Bidu is facing a problem – search results being driven by advertisers that didn’t deliver good services. Are you moving to third and fourth order relationships? Each company has to find it’s own principles. Whether you have access to them or not – whether you are moving up into those conversations. We are dealing with third and fourth order issues. That is where the Chinese would like to go, but they aren’t there yet.

Creativity

He hates this word, because the cognitive psychologists have taken it over. Herb Simon would talk about it as information processing in the brain. He describes it as a surge of early successful experiences, brought into the present. Dick loves the clarity and simplicity of that, but he thinks that idea is not adequate. It occurs in the mind, not in the brain.

Creativity has a history in western culture. We have used different words. Now we use innovation. We give names to the things we know. The name fixes the concept, and the category. We have to have those, but the trick with creativity is how to break categorical meanings to finding new meaning.

There are ways of doing this – for example, we juxtapose two words and find something new. For example, Ford grew up on a farm, and he saw the city as a place that was vibrant and active. He wanted to merge them, thought they were categorically separate. How could they be a shared space of thought? To merge them in your imagination and see a possibility of a new meaning, you move the category of meaning somewhere else.

We did this in the 1960s. We used to call them old people and young people. Later, we started to talk about older people as elders. It is an invention that occurred. We find ways to melt down the differences and invent a new possibility. What does it mean to have an urban / rural distinction? The invention occurs in the mind. Discover new facts about the world enables invention. Ford got a job as a mechanic, and learned how to make parts and machines. That enabled him to think about things he hadn’t thought about before.

The third step is innovation. Someone went to Chicago, and saw hog carcasses moving down the conveyer belt for butchering, Someone got the idea about doing that for car manufacturing,. The innovation comes when two stories comes to gather, and a spark crosses and we see a connection. For Ford it was the assembly line. Then they made a big motor, and eventually the whole car. Ford was so significant in Europe, because the realized it was incredibly creative.

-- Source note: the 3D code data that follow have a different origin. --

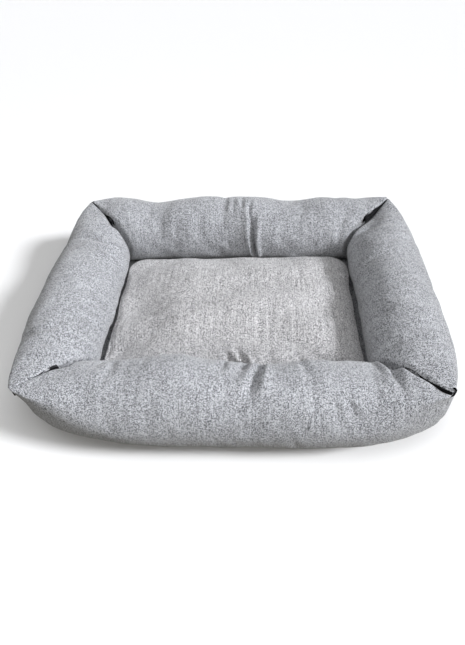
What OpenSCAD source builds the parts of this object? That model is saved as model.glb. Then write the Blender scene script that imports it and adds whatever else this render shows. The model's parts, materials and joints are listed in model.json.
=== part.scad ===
// Rectangular pet bed. Four stuffed bolsters stand round a loose cushion on a thin base,
// and press studs on webbing tabs hold their mitred ends together at the corners.
// Undone, each bolster rolls outwards until it lies flat beside the base.
// Millimetres, +Z up, origin on the floor under the middle of the bed, front at -Y.

/* [Bolster frame] */
// Distance between the centrelines of the side bolsters
frame_w = 700; // [600:10:900]
// Distance between the centrelines of the front and back bolsters
frame_d = 530; // [450:10:750]
// Width of a bolster at its middle
bolster_w = 160; // [140:2:180]
// Height of a bolster at its middle
bolster_h = 146; // [130:2:170]
// How late a bolster starts to taper towards its ends
taper_power = 4.5; // [3:0.5:7]
// Distance from a mitre's plane to each bolster end beside it
mitre_gap = 3.4; // [3.2:0.1:4.5]
// Thickness of the bolster and cushion covers
cover_t = 2; // [1.5:0.1:3]

/* [Bolster ends] */
// How far the ear's tip stands out from the corner of the centrelines, along X and along Y
ear_out = 26; // [16:1:34]
// How far the end stands out below the ear
end_out = 21; // [8:1:24]
// Width of the tapered end, without its ear
end_w = 101; // [84:1:110]
// How far the ear's tip is lower than the middle's top
ear_drop = 4.5; // [3:0.5:10]
// How far the end's top is lower than the middle's, inside the ear
end_drop = 11; // [6:1:14]
// How much further the end's top sinks on its inner side
end_sink = 10; // [0:1:14]

/* [Base] */
// How far the base reaches past the bolster centrelines
base_out = 20; // [10:1:30]
// Radius of the base's corners
base_r = 140; // [120:5:160]
// Thickness of the cloth under the base and of its lining
base_cloth_t = 1.5; // [1:0.1:2]
// Thickness of the wadding between them
base_wadding_t = 3; // [2:0.5:4]

/* [Cushion] */
// Gap between the cushion and the bolsters at their widest
cushion_gap = 3; // [2:0.5:10]
// Radius of the cushion's corners
cushion_r = 48; // [36:1:80]
// Height of the cushion's middle above the base
cushion_h = 78; // [65:1:80]

/* [Corner tabs and press studs] */
// Width of the webbing of a tab
tab_w = 18; // [16:0.5:20]
// Thickness of the webbing
tab_t = 1.2; // [0.8:0.1:1.4]
// Outer diameter of a press stud
stud_d = 15; // [12:0.5:15]

/* [Zip] */
// Length of the zip's tapes
zip_l = 330; // [200:10:380]
// Width of one tape
tape_w = 10; // [8:0.5:11]

/* [Hidden] */

CLOTH = "#aeb1b6";
FILLING = "#f2f2ee";
BLACK = "#1d1d1f";

half_w = frame_w / 2;
half_d = frame_d / 2;

// ---- Bolsters ----
base_t = 2 * base_cloth_t + base_wadding_t;
bolster_z0 = base_t + 0.5;
mid_z = bolster_z0 + bolster_h / 2;
// The end's section is an ellipse that leans in from the ear.
end_c = end_out - end_w / 2;
end_top = bolster_z0 + bolster_h - end_drop;
end_bottom = bolster_z0 + 2.5;
end_z = (end_top + end_bottom) / 2;
end_h = end_top - end_bottom;
ear_z = bolster_z0 + bolster_h - ear_drop;
ear_angle = 45;
section_steps = 24;
span_steps = 12;
filling_gap = 0.5;

function signed_pow(v, e) = sign(v) * pow(abs(v), e);

// Section at a bolster's middle: [distance out from the centreline, height].
function mid_section(a) =
    [bolster_w / 2 * signed_pow(cos(a), 0.92), mid_z + bolster_h / 2 * signed_pow(sin(a), 0.92)];

// Section at a bolster's end: an ellipse, with its outer top drawn out to the ear.
function end_section(a) =
    a > 90 ?
        let (sunk = a < 180 ? end_sink * sin(2 * (a - 90)) : 0)
        [end_c + end_w / 2 * cos(a), end_z + end_h / 2 * sin(a) - sunk] :
    a > ear_angle ?
        let (f = (a - ear_angle) / (90 - ear_angle))
        [ear_out + (end_c - ear_out) * f, ear_z + (end_top - ear_z) * sin(90 * f)] :
        let (f = a / ear_angle)
        [end_out + (ear_out - end_out) * pow(f, 2.2), end_z + (ear_z - end_z) * f];

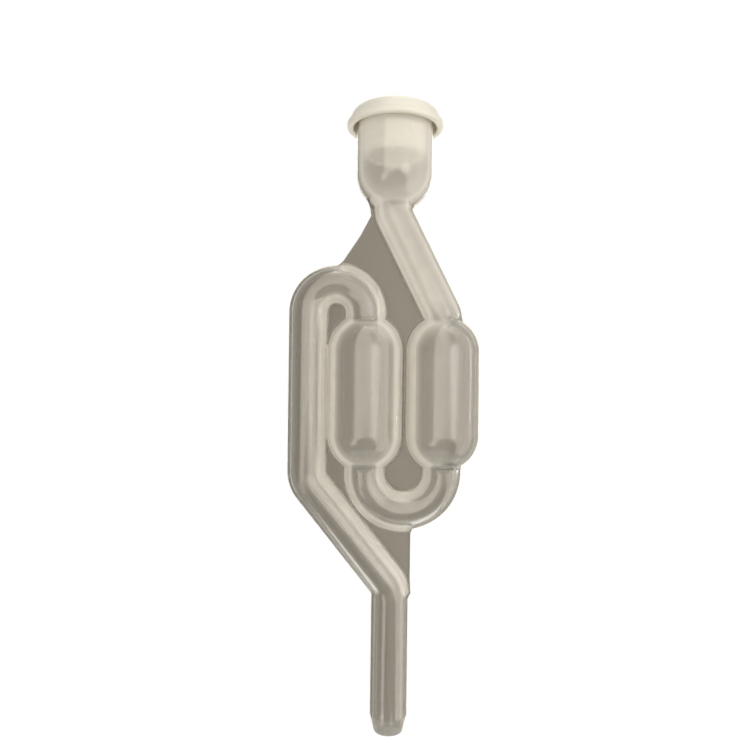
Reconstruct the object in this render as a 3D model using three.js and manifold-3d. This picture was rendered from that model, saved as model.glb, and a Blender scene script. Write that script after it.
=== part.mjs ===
// An S-bend airlock for a fermentation vessel, in millimetres, +Z up, with its front towards -Y.
// The clear body is two mirrored half mouldings, front and rear, welded along the plane Y = 0. Each half is
// made here in sections: the cup, the tubes, the two bulbs and the flat web panels between them.
// Gas enters at the stem's open lower end, climbs the leg, goes over the arch, bubbles through the liquid that
// stands in the bulbs and the U-bend, and leaves through the cup and the vented cap.
// The origin is the centre of the stem's lower end. Every centreline lies in the plane Y = 0.

import * as THREE from "three";
import { mergeVertices } from "three/addons/utils/BufferGeometryUtils.js";
import Module from "manifold-3d";

// Tubes
const TUBE_R = 4.9;
const BORE_R = 3.1;

// Where the upright tubes and chambers stand, along X
const STEM_X = 0;
const LEG_X = -22.3;
const LEFT_BULB_X = -7.1;
const RIGHT_BULB_X = 13.3;

// Bulbs: two capsules
const BULB_R = 9.5;
const BULB_BORE_R = 7.6;
const BULB_LOW_Z = 77.1; // centre of the lower dome
const BULB_HIGH_Z = 98.8; // centre of the upper dome

// Bends
const U_BEND_Z = 67.3; // height of the U-bend's centre
const ARCH_Z = 108.7; // height of the arch's centre
const KNEE_Z = 65.0; // where the leg's centreline would meet the slant's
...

There is a fourth is intuition. It’s not used much. It has a significant history in western culture. It is the ability to see a connection, and one that it is so important you can build a system out of it. Human beings have the ability to make connections, they are made in the mind. Do you know the history of Henry Ford? The funny thing about Ford is that he had the idea to double everyone’s wages. Everyone told him it was counterintuitive. But he realized that by doubling their wages, that they would buy care and fuel the economy. He had the intuition about the system. The press was brutal, but in the end he was right.

We can change perception by merging ideas. The value is all about an invention. You have these immense computer systems, what if you could make it personal? Invention quickly becomes an established fact. Discovery comes with a team that understands how to scale down the size of the chip, the body, and then the changes come quickly. Two weeks ago Apple listed their new features. In Tim Cook’s interview, he said they are shifting the attention from the features to the user. But that is a principle that has been operational at Apple for a long time. Yet all the press focused on was the new features. We seem to have lost the ability to talk about principles – we have become obsessed with facts and data.

We have moved from facts and data to finding significance. Down deep you are looking at what the experiences of humans beings ought to be – flourishing. There was a word called ubuntu – which meant the essential human qualities of South African life. It means, literally, shaking hands. But metaphorically, it means taking good care of each other, which he knows is what we are trying do to here.

Questions

The first three are teachable. How do you teach people to be intuitive? He teaches a course on creativity. He got his highest ratings every, he thinks because he lets the students do their own things. They are smart an experienced.

You get to principles through discussions, but most people don’t know how to talk about them? There are ways to structure that discussion, encourage those ideas. In design we are made for that kind of work. They enjoy participating when they get to the results. We have a way of suspending disbelief. There are a lot of ways, we are understanding it more and more. These are practicers that are taking shape around us. There are very good designers that know about this, that do this. For examples, Stanford had a summit on law and design with judges and lowers and NGos. They were talking about fourth order design. The conversation took the form of dialectics. Constitution is a skeptical dialectic.

Some literature recommendations? There is book coming out from Australia, Routledge. Does anyone here read Design Issues? It is published by MIT press, it has a circulation of 35K, it is translated in Chinese and Spanish. He work has been mostly in rhetoric, and more recently in dialectical.